### EXERCISE BRIEF:
Restate word for word the lines beginning at the one that contains "obj.matrix_world = world" and ending at the one that contains "# those, and"; include both and nothing else.

━━━━━━━━━━━━━━━━━━━━━━━━━━━━━━

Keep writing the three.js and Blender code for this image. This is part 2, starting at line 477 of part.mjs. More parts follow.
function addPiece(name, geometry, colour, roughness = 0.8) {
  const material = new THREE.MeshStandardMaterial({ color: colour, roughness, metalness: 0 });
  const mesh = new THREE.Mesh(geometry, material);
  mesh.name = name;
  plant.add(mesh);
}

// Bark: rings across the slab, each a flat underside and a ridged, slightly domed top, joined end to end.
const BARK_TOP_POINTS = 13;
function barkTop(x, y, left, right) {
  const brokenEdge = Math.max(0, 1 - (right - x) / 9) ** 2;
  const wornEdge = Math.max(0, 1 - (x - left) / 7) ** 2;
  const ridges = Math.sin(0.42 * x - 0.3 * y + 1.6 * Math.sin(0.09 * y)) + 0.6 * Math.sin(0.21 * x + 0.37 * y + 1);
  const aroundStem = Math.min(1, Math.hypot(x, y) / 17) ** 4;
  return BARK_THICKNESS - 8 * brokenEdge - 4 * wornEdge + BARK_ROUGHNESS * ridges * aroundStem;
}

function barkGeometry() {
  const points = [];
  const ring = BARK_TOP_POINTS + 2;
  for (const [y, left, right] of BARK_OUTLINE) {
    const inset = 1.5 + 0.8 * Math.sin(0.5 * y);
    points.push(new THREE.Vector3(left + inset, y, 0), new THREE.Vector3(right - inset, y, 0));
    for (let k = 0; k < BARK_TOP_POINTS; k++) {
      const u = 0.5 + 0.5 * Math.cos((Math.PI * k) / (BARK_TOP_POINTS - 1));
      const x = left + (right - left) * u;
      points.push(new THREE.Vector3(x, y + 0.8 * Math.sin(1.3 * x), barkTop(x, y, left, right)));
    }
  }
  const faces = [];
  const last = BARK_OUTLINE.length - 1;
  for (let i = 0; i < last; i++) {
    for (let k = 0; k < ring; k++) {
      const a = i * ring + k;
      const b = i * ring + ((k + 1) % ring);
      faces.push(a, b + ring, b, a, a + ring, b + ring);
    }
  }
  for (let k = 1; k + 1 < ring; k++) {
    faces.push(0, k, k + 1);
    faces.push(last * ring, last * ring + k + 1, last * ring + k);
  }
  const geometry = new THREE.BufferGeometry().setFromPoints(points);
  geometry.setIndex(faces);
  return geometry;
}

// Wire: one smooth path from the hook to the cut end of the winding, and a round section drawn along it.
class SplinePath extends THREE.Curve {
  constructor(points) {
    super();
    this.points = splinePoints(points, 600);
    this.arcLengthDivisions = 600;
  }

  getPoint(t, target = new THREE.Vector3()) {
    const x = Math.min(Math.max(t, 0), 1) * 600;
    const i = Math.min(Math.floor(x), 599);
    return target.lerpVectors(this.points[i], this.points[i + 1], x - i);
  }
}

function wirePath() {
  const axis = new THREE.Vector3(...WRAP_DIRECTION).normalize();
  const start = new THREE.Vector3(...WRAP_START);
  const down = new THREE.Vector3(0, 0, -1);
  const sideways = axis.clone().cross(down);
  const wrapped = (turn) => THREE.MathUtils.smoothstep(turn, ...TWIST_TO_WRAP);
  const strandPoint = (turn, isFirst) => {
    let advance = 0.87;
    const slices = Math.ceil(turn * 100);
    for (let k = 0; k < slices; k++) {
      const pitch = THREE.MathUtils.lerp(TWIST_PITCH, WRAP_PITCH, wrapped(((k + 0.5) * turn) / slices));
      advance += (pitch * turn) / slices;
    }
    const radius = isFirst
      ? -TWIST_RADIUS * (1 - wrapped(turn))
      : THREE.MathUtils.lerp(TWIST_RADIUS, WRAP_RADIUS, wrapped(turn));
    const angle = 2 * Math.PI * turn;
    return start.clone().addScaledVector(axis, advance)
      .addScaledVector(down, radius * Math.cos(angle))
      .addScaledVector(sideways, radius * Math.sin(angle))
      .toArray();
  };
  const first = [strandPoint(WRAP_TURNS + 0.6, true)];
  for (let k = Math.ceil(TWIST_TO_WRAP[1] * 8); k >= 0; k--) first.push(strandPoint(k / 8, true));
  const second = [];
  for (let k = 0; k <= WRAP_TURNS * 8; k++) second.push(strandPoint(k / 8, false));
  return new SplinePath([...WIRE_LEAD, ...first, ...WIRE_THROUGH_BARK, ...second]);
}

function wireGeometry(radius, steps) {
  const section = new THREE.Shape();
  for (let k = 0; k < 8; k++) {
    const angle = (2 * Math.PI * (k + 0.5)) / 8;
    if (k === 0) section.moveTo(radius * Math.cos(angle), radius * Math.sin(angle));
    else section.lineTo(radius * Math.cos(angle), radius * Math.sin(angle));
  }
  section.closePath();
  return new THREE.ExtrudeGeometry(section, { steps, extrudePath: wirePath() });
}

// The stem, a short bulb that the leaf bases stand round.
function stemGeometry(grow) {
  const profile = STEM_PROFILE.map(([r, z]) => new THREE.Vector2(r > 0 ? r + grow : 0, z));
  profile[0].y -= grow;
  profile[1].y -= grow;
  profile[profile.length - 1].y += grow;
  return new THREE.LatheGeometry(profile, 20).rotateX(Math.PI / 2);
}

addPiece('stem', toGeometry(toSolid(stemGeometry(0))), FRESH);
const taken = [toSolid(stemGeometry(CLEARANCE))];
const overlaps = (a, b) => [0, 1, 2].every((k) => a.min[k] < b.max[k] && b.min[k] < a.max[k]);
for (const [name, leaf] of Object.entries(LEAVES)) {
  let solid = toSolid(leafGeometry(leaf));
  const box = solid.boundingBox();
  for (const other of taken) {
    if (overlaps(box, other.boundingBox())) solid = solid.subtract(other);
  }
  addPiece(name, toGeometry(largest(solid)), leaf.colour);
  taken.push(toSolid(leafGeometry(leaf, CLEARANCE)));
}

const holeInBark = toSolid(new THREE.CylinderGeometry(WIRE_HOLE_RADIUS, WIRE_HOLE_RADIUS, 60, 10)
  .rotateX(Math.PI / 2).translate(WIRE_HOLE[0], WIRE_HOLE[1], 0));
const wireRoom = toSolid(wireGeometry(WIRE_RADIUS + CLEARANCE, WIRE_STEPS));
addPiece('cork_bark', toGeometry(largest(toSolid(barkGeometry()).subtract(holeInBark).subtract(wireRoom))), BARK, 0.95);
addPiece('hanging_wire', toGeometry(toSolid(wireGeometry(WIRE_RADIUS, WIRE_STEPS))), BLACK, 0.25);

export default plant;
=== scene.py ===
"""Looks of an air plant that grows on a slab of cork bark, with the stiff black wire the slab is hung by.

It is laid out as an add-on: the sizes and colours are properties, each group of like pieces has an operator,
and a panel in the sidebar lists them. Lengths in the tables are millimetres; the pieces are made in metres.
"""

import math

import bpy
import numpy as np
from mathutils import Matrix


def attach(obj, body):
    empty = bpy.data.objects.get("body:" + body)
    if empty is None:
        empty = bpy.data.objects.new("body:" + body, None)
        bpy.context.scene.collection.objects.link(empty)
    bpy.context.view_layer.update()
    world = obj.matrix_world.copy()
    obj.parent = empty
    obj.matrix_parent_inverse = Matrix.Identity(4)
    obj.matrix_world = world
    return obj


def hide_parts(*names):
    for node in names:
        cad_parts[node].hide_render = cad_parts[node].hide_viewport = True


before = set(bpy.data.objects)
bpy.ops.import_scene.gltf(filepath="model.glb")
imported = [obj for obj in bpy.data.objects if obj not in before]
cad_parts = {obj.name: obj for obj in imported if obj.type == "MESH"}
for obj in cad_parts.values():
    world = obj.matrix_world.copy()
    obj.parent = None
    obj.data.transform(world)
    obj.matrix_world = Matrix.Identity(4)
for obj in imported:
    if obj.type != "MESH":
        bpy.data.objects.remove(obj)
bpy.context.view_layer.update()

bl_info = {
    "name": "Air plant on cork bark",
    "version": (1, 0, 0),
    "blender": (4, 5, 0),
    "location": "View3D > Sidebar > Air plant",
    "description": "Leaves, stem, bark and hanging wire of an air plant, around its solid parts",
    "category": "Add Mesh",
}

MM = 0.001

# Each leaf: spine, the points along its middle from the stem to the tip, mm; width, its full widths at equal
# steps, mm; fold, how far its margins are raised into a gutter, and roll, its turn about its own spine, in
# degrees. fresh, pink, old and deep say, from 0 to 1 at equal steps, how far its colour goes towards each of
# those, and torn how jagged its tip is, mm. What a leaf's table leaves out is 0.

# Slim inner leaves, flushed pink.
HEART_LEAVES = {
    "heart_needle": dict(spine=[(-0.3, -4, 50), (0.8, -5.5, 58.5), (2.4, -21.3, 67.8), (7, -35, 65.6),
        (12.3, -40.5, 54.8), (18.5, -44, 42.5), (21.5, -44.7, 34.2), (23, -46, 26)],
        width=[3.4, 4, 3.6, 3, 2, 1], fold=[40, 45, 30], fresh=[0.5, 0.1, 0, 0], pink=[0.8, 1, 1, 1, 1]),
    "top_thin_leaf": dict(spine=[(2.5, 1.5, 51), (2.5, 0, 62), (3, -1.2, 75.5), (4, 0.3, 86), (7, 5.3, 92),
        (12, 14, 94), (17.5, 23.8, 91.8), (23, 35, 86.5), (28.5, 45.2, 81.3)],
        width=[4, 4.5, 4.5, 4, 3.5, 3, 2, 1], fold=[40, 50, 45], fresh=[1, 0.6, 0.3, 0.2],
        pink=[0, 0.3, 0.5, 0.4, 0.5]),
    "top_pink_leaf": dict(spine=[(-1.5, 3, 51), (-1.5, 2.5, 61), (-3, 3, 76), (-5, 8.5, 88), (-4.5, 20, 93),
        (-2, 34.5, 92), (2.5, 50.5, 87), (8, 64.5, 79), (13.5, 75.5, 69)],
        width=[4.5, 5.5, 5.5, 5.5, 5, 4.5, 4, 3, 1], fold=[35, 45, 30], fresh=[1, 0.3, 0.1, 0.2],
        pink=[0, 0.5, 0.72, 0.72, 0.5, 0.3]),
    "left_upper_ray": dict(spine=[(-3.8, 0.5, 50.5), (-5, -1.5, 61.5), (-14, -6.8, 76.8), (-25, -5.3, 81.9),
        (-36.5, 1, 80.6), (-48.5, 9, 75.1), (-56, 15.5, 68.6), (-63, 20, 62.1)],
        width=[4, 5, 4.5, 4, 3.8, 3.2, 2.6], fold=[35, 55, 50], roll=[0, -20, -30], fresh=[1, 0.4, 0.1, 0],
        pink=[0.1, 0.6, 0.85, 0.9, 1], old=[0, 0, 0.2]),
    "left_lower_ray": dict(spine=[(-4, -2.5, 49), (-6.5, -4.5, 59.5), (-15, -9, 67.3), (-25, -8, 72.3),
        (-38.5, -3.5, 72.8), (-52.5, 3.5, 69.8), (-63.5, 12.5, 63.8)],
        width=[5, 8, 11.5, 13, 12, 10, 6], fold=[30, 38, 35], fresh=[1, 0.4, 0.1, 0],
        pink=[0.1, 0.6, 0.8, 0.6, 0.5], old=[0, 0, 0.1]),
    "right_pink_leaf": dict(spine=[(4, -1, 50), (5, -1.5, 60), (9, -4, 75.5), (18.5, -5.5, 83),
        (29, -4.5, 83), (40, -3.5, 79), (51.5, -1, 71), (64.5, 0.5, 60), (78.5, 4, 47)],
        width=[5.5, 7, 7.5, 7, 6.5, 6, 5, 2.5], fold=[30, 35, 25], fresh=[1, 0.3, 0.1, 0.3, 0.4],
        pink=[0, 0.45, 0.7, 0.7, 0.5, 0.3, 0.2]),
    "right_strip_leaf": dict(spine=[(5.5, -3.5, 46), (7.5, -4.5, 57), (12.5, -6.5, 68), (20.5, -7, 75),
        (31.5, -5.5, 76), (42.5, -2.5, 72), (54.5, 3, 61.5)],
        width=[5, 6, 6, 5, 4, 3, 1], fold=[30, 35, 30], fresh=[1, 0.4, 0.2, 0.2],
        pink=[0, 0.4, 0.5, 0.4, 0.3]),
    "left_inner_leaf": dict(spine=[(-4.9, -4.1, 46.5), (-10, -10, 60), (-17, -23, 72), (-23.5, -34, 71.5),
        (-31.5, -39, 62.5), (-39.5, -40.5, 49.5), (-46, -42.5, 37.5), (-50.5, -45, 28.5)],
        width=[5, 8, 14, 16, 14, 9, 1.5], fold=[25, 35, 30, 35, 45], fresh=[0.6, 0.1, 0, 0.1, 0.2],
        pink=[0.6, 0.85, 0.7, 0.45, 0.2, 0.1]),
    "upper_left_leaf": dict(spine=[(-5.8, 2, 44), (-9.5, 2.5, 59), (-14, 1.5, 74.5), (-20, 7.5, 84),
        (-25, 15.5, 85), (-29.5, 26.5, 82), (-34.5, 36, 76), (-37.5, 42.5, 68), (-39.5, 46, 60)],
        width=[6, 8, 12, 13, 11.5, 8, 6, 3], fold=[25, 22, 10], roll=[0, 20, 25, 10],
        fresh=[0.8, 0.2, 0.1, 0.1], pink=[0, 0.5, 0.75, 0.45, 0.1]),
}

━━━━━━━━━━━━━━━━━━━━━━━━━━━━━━

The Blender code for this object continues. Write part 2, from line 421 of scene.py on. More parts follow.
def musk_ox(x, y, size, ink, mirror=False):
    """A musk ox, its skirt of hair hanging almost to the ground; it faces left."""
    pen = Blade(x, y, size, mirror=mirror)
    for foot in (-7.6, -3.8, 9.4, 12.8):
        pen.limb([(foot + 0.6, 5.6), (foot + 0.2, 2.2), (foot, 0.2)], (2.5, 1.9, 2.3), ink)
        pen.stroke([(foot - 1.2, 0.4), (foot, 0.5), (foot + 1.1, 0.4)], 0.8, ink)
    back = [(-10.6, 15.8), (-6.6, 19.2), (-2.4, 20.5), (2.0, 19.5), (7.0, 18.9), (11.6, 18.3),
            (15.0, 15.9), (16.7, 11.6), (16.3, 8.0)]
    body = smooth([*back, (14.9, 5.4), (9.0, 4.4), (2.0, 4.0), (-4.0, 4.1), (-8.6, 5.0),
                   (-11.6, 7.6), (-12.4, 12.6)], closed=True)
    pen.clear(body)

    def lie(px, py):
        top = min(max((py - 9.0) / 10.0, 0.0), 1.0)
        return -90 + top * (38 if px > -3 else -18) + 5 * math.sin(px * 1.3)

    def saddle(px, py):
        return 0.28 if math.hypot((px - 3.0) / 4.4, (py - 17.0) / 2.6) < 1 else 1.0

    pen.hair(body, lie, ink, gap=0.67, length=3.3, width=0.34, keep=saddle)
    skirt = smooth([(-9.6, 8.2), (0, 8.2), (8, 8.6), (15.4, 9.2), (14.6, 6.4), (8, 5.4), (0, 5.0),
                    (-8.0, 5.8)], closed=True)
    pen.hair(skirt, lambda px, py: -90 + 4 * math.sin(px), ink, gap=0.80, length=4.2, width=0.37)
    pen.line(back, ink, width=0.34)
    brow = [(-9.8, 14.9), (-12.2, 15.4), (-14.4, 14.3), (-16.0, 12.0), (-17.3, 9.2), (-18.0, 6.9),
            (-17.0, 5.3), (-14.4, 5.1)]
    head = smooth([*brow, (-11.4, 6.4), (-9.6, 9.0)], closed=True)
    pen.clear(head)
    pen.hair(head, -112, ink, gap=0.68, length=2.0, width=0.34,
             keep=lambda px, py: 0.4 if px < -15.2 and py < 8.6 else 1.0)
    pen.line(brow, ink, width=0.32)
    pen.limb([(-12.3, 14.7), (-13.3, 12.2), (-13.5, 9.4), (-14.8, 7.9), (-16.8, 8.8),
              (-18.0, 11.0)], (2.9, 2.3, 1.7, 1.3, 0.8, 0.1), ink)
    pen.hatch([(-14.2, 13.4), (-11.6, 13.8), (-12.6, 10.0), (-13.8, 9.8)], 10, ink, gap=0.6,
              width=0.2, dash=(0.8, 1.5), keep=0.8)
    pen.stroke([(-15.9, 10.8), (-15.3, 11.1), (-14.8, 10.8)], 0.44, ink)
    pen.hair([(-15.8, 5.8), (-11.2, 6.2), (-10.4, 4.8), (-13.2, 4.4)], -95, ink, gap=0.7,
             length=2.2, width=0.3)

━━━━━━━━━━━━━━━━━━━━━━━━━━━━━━

### SOLUTION TO THIS PROBLEM:
    obj.matrix_world = world
    return obj


def hide_parts(*names):
    for node in names:
        cad_parts[node].hide_render = cad_parts[node].hide_viewport = True


before = set(bpy.data.objects)
bpy.ops.import_scene.gltf(filepath="model.glb")
imported = [obj for obj in bpy.data.objects if obj not in before]
cad_parts = {obj.name: obj for obj in imported if obj.type == "MESH"}
for obj in cad_parts.values():
    world = obj.matrix_world.copy()
    obj.parent = None
    obj.data.transform(world)
    obj.matrix_world = Matrix.Identity(4)
for obj in imported:
    if obj.type != "MESH":
        bpy.data.objects.remove(obj)
bpy.context.view_layer.update()

bl_info = {
    "name": "Air plant on cork bark",
    "version": (1, 0, 0),
    "blender": (4, 5, 0),
    "location": "View3D > Sidebar > Air plant",
    "description": "Leaves, stem, bark and hanging wire of an air plant, around its solid parts",
    "category": "Add Mesh",
}

MM = 0.001

# Each leaf: spine, the points along its middle from the stem to the tip, mm; width, its full widths at equal
# steps, mm; fold, how far its margins are raised into a gutter, and roll, its turn about its own spine, in
# degrees. fresh, pink, old and deep say, from 0 to 1 at equal steps, how far its colour goes towards each of
# those, and torn how jagged its tip is, mm. What a leaf's table leaves out is 0.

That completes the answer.